Chapitre XI.
Que les Poèmes Dramatiques n'ont point été condamnés.
C'est donc ainsi que les Chrétiens ont fulminé contre les Jeux Scéniques et contre tous
les Mimes et Bateleurs qui n'y paraissaient que pour faire les divertissements du
peuple, par des actions et des paroles dignes de la plus grande sévérité des Lois, et
qu'ils ont empêché que la sainteté des Chrétiens ne fut souillée par la
communication de ces impudences, dont le poison se pouvait aisément
glisser dans l'âme par les yeux et par les oreilles : ils n'ont pas traité de la même
sorte la représentation des Poèmes Dramatiques, et je ne trouve que fort peu d'endroits
qui témoignent ce qu'ils en ont pensé.
Tertullien le plus austère de tous nos Ecrivains, dit que les Comédies et les Tragédies étaient les meilleurs Spectacles des anciens, et n'y blâme autre chose que les adultères, et les autres crimes de leurs Dieux, que l'on y représentait avec beaucoup de mépris ; il en condamne le sujet par le peu de respect qu'ils portaient à leur Religion ; mais il ne charge ni d'infamie ni d'anathème ceux qui les représentaient.
Et nous pouvons bien
observer la différence dont Saint Cyprien se sert pour condamner les Mimes et les Poèmes
Dramatiques ; car à l'égard des premiers il blâme leur corruption et leur mollesse plus
honteuse que celle des femmes les plus perdues ; mais à l'égard des autres, il blâme
seulement les soins et les pensées inutiles que les Comédiens peuvent donner, et ces
voix extravagantes et fortes des Tragédiens ; et l'on jugera si ces choses leur
pouvaient donner sujet de prononcer
contre eux la censure
qu'ils ont prononcée contre l'impudence des Histrions et Farceurs.
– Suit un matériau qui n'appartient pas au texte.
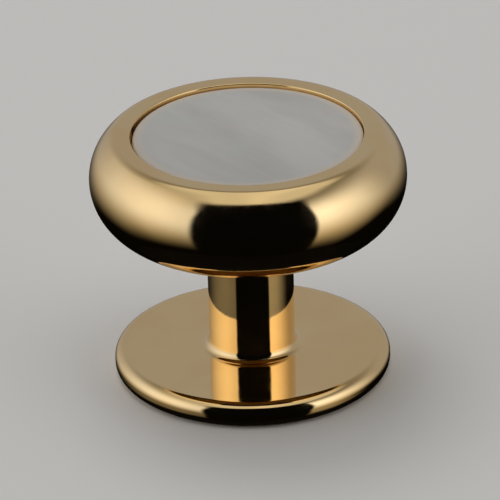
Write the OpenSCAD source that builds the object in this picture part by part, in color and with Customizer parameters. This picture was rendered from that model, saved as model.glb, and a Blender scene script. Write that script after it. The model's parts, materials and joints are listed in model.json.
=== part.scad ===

« Ce qu'il y a de plus tolérable, écrit Saint Augustin, ce sont les Comédies et les Tragédies, où les Fables des Poètes sont représentées parmi les Spectacles publics, avec quelques choses indécentes, mais sans aucunes paroles impudentes et dissolues, comme en beaucoup d'autres Jeux du Théâtre. Elles sont même comptées entre les disciplines libérales, et les jeunes enfants sont ordinairement obligés par des personnes âgées, et plus sages qu'eux de les lire et de les apprendre. ». Et se reprochant à lui-même la complaisance qu'il avait eue pour les Spectacles. des Théâtres, il ne parle que de la compassion qu'il avait pour les misérables que l'on représentait dans les Tragédies, et de laquelle il faisait lors son plaisir, disant qu'il était fâché lors qu'il en sortait sans être ému de douleur, et qu'il entrait dans les interdits des Amants, étant bien aise quand ils obtenaient ce qu'ils avaient désiré. Mais lorsqu'il condamne quelques désordres dans les représentations Théâtrales, il parle de celles qui étaient accompagnées de danses honteuses, et de gestes impudents, c'est-à-dire, celles des Histrions.
Aussi Lactance ne blâme la Comédie et la Tragédie,
que pour
les sujets qui contenaient quelquefois des Fables malhonnêtes, et non pas l'art du
Poète, ni l'exercice des Acteurs. Et je ne sais comment il s'est pu faire que certains Canonistes
prévenus de l'erreur public, et sans avoir examiné les sentiments des Anciens, ont
allégué deux Canons, tirés des paroles de Saint Jérôme, comme une condamnation absolue
de la représentation des Poèmes Dramatiques, car il n'en parle point ; il ne s'agit que
des Ecclésiastiques qui lisaient les Comédies, au lieu de s'appliquer à l'étude des
Ecritures Saintes, et l'on ne peut en tirer aucune
conséquence, parce qu'il confond dans cette défense Virgile, et toutes sortes d'Auteurs
profanes. En quoi il donne un conseil aux Ecclésiastiques, et non pas un précepte à tous
les Chrétiens, autrement il faudrait dire qu'un des plus Saints et des plus doctes
Evêques de ce Royaume, qui se faisait lire ordinairement les Comédies de Terence au
chevet de son lit, a vécu dans un désordre condamné par les Canons, et que la lecture de
Virgile est pernicieuse et criminelle.